Year 3 and beyond: The freelancers who survive this long often cross 1 lakh a month, either through premium clients or by building a small agency. But survivorship bias is heavy here. Many people quit in year one because month three had zero income and rent was due.
That inconsistency is the real tax of freelancing. Not the work, the volatility. The Economic Survey specifically flagged income volatility and lack of any social security as the biggest structural problems for India's independent workers. One good month proves nothing. Twelve consecutive decent months is what proves your business works.
Why most beginners fail (and it is not lack of talent)
After watching this space closely for years, the failure pattern is boringly predictable.
They learn theory, not delivery. Watching fifty YouTube tutorials on Google Ads is not the same as spending a real budget, panicking when cost per lead doubles, and figuring out why. Clients pay for the second skill, not the first.
They start with no portfolio. "Trust me bro" is not a portfolio. Before charging anyone, you need two or three documented results, even if they came from free work for a local shop or your uncle's business.
They price by desperation. Charging 2,000 rupees for full social media management attracts exactly the clients who will make your life miserable and pay late.
They have no financial runway. Jumping into freelancing with zero savings forces you to accept bad clients at bad rates, which keeps you stuck at the bottom permanently.
They stay generalists. "I do everything in digital marketing" reads as "I am expert at nothing." The freelancers earning well in 2026 are known for something specific: Meta ads for D2C, SEO for healthcare, email marketing for coaches.
The AI question everyone asks
Will AI kill freelance digital marketing? It already killed a slice of it. The bottom slice.
Cheap content writing, basic graphic posts, generic captions, template-based reports: this work is either automated or so devalued that it is not worth pursuing. If your plan was to survive on that layer, 2026 is a bad year to start.

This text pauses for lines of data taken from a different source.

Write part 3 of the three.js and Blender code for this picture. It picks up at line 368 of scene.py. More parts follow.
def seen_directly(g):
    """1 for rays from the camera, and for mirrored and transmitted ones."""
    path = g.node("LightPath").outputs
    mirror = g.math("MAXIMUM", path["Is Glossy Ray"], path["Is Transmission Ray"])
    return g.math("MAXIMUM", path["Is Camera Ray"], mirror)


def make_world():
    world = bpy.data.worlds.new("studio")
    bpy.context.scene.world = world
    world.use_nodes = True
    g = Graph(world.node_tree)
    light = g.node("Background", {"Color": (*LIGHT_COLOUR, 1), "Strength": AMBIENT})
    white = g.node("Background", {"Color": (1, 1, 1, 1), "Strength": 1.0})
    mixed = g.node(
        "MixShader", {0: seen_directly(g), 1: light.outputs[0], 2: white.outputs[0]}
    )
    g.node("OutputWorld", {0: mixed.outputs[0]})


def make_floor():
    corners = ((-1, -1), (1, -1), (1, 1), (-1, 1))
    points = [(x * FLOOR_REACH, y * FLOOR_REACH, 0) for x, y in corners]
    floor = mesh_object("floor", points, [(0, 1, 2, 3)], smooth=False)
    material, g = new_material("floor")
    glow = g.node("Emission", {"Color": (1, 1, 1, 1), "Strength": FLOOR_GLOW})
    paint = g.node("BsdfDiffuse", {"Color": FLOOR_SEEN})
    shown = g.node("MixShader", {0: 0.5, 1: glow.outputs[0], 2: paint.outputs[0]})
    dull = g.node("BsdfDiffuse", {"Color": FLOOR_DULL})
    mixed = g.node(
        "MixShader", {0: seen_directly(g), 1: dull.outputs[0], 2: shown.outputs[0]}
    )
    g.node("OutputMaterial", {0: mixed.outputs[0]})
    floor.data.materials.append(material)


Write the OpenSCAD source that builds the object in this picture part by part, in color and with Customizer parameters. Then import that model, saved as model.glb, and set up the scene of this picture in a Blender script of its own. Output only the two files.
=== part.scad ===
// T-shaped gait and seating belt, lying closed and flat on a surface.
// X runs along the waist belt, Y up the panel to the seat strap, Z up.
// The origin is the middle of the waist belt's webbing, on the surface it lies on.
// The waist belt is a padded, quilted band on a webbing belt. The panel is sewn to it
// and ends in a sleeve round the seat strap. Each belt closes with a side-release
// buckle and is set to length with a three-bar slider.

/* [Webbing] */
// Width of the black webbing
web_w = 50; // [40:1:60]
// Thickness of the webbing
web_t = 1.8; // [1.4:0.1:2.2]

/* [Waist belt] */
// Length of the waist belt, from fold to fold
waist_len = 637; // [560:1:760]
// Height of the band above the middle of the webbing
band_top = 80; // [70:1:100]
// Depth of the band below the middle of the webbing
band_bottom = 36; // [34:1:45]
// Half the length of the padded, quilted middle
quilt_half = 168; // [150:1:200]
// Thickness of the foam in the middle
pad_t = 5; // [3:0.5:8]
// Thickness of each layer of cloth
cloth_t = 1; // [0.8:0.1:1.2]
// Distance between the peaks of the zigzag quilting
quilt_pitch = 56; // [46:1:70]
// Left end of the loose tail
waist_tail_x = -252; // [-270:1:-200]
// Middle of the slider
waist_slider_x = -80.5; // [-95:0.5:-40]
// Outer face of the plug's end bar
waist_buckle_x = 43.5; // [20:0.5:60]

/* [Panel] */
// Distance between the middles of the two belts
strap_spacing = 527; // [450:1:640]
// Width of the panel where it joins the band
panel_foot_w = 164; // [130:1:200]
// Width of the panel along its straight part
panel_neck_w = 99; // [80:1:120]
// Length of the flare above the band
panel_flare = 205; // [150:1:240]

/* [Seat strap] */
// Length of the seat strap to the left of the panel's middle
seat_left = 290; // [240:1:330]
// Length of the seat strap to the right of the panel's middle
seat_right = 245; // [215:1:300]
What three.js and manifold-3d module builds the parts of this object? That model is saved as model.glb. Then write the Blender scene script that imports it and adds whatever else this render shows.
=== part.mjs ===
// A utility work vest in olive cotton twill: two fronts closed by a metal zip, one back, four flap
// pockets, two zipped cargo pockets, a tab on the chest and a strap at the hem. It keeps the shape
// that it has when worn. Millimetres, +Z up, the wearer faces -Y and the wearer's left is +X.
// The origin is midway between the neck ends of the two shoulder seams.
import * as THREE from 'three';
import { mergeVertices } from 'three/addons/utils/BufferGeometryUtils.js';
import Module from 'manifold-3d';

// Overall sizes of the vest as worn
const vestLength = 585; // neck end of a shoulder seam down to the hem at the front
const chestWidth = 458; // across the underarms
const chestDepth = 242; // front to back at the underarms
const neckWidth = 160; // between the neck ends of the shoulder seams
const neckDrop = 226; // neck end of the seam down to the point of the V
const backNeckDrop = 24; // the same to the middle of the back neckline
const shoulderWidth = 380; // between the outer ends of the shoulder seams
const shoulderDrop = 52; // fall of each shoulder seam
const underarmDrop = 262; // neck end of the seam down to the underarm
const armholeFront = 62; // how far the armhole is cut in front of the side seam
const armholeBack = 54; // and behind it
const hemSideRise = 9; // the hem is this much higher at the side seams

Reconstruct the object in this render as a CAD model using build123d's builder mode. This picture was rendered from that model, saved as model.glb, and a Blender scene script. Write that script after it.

But the same shift has made skilled freelancers faster and more valuable. One person with strong fundamentals plus AI tools can now do work that needed a small team three years ago. Strategy, judgement, client communication, and accountability for results have become the actual product. AI does not take responsibility when a campaign burns 40,000 rupees with zero conversions. You do. That is what clients pay for.
If you want to know 20 free AI tools to start watch out this blog on same
So, is it realistic in 2026? My honest verdict
Yes, with three conditions.
One, you treat the first year as skill-building, not income. Two, you build proof of work before quitting anything stable. If you are a working professional, freelance on the side for at least six months first. Three, you learn by doing real campaigns, not just watching tutorials.
That third condition is where most self-learners get stuck, and it is honestly why structured, practice-first training exists. If you are in or around Agra and want to build these skills on live projects instead of recorded videos, look at the digital marketing course in Agra at Skillyards. The training is built around real campaign work, actual ad budgets, and mentors who run marketing for a living, which is exactly the delivery experience clients pay freelancers for. Students who want the deeper route, a full degree combined with on-the-job training, can explore the On-Job Degree program instead.
I will not tell you Skillyards guarantees you a lakh a month as a freelancer. Nobody can guarantee that, and you should run from anyone who does. What good training changes is your starting point: you enter the market with real campaign experience and a portfolio, instead of spending your first year making the expensive mistakes on your own.
A practical 12-month plan if you are starting now
- Month 1 to 3: Pick one specialisation. Learn it deeply through a structured program or disciplined self-study. Get your Google and Meta certifications, they are free and recruiters and clients do check.
- Month 4 to 6: Do three free or heavily discounted projects for local businesses. Document everything: before numbers, what you did, after numbers. This is your portfolio.
- Month 7 to 9: Start charging properly. Target local businesses and referrals first, not international platforms. Aim for one retainer client.
- Month 10 to 12: Raise rates for new clients, ask every happy client for one referral, and post your work publicly on LinkedIn. Visibility compounds.
Freelance digital marketing in India is not a shortcut. It is a legitimate career path with a brutal first year and a genuinely good ceiling. In 2026, the market has never been bigger and the entry bar has never been higher, both at the same time.
Whether that excites you or scares you probably tells you whether you should do it.
FAQ
- How much can a freelance digital marketer earn in India in 2026?
Beginners typically earn 10,000 to 25,000 rupees a month in their first year. Experienced, niched freelancers with retainer clients commonly earn 50,000 to 1 lakh plus. Remember that around 40 percent of India's gig workers earn under 15,000 a month, so skill level decides everything.
- Can I freelance in digital marketing without a degree?
Yes. Clients pay for results, not certificates. However, structured training dramatically shortens the learning curve because you practice on real campaigns before charging clients.
- Which digital marketing skill is best for freelancing?
Performance marketing (Google and Meta Ads) and SEO offer the most reliable freelance income in 2026 because results are measurable and clients renew retainers when they see returns.
- Is freelancing better than a digital marketing job?
Not at the start. A job gives you experience, mentorship, and stable income while you build skills. Many successful freelancers work a job for one or two years first, freelance on the side, and switch only after their side income becomes consistent.